Says Pilson, “The biggest physiological challenge to climbing Mount Everest is the negative effects that climbing at high elevations has on the human body.
Prolonged exposure can cause dizziness, headache, fatigue, nausea, and shortness of breath, among other signs and symptoms. Even when a climber isn’t feeling particularly sick, most mountaineers need to stop for a few breaths after every single step while climbing on the highest slopes of Everest.”
Climbers didn’t use oxygen at all on the first expeditions, but today they “have access to improved mask designs and regulators,” says Pilson. “But, even then, climbers still have issues with oxygen masks and regulators freezing, which makes climbing at high elevations risky business.”
Pilson adds: “The other major physical challenge to climbing Everest is the sheer amount of time that it takes to summit the mountain. Most climbers spend months on the mountain setting up intermediary campsites along their route.”
Developing specialist clothing and equipment
It’s said that when the Irish playwright George Bernard Shaw saw a photo of the 1921 reconnaissance expedition, dressed in their simple clothing of wool, cotton and silk, he described them as looking like a “Connemara picnic surprised by a snowstorm.”
Says Storti, “The climbing equipment was very primitive, the clothes also. The boots were cloth and not leather. And so if storms came up — the main risk on Everest is the weather not the terrain, except from the north — they risk serious frostbite.”
Pilson says that there been a number of major technological developments in equipment between the 1920s and now, primarily in climbing clothing and equipment. “Modern advancements in fabric design and synthetic insulation have really changed the game in mountaineering. Waterproof-breathable fabrics that we take for granted today, like Gore-Tex, were truly revolutionary when they first hit the market in the late 1960s.”
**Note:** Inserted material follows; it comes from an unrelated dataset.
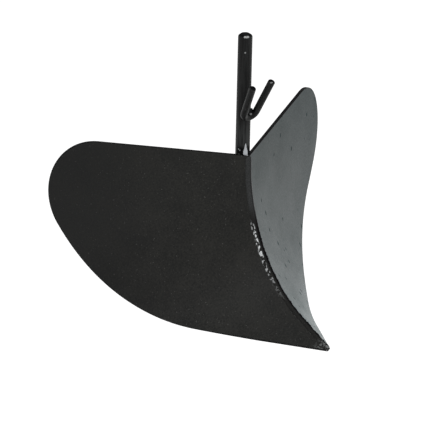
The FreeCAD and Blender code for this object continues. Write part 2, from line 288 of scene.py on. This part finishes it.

As for equipment, “Mallory and his fellow climbers used hemp ropes, hobnail boots, wooden ice axes, and metal pitons to climb,” says Pilson. “These were cutting-edge pieces of equipment in the 1920s, but they can’t perform as well as the nylon ropes, crampons, and metal ice axes that we use today.”
Everest in the 21st century
While the expedition of 1921 didn’t attempt a summit, it certainly paved the way for the first successful ascent in 1953, led by Tenzing Norgay and Edmund Hillary — and for many more that followed.
“Everest is now one of the most popular big mountains to climb in the world and, with that, comes an influx of money and infrastructure in the region,” says Pilson.
“However, the popularity of Everest has its own challenges. Overcrowding on the South Col Route is a real issue, as are the large quantities of trash on the mountain.”
Too many people on Everest has , in the past, resulted in tragedy. On May 11, 1996, 12 people died after blizzards closed in on climbers some of whom had been delayed in their ascent by having to wait in line.
Close to 900 people reached the summit in 2019 ,a record year, but also one that saw 11 people die. That year also produced the memorable image of a long tailback of climbers waiting to ascend.
Climate change is also a worry. Says Pilson, “There are already concerns about how warming temperatures might destabilize the Khumbu Icefall even further, making it more dangerous to cross.”
Despite the hazards, Mount Everest’s fascination for climbers shows no sign of waning 100 years after that first expedition. Its deadly allure will no doubt inspire generations of adventurers to come.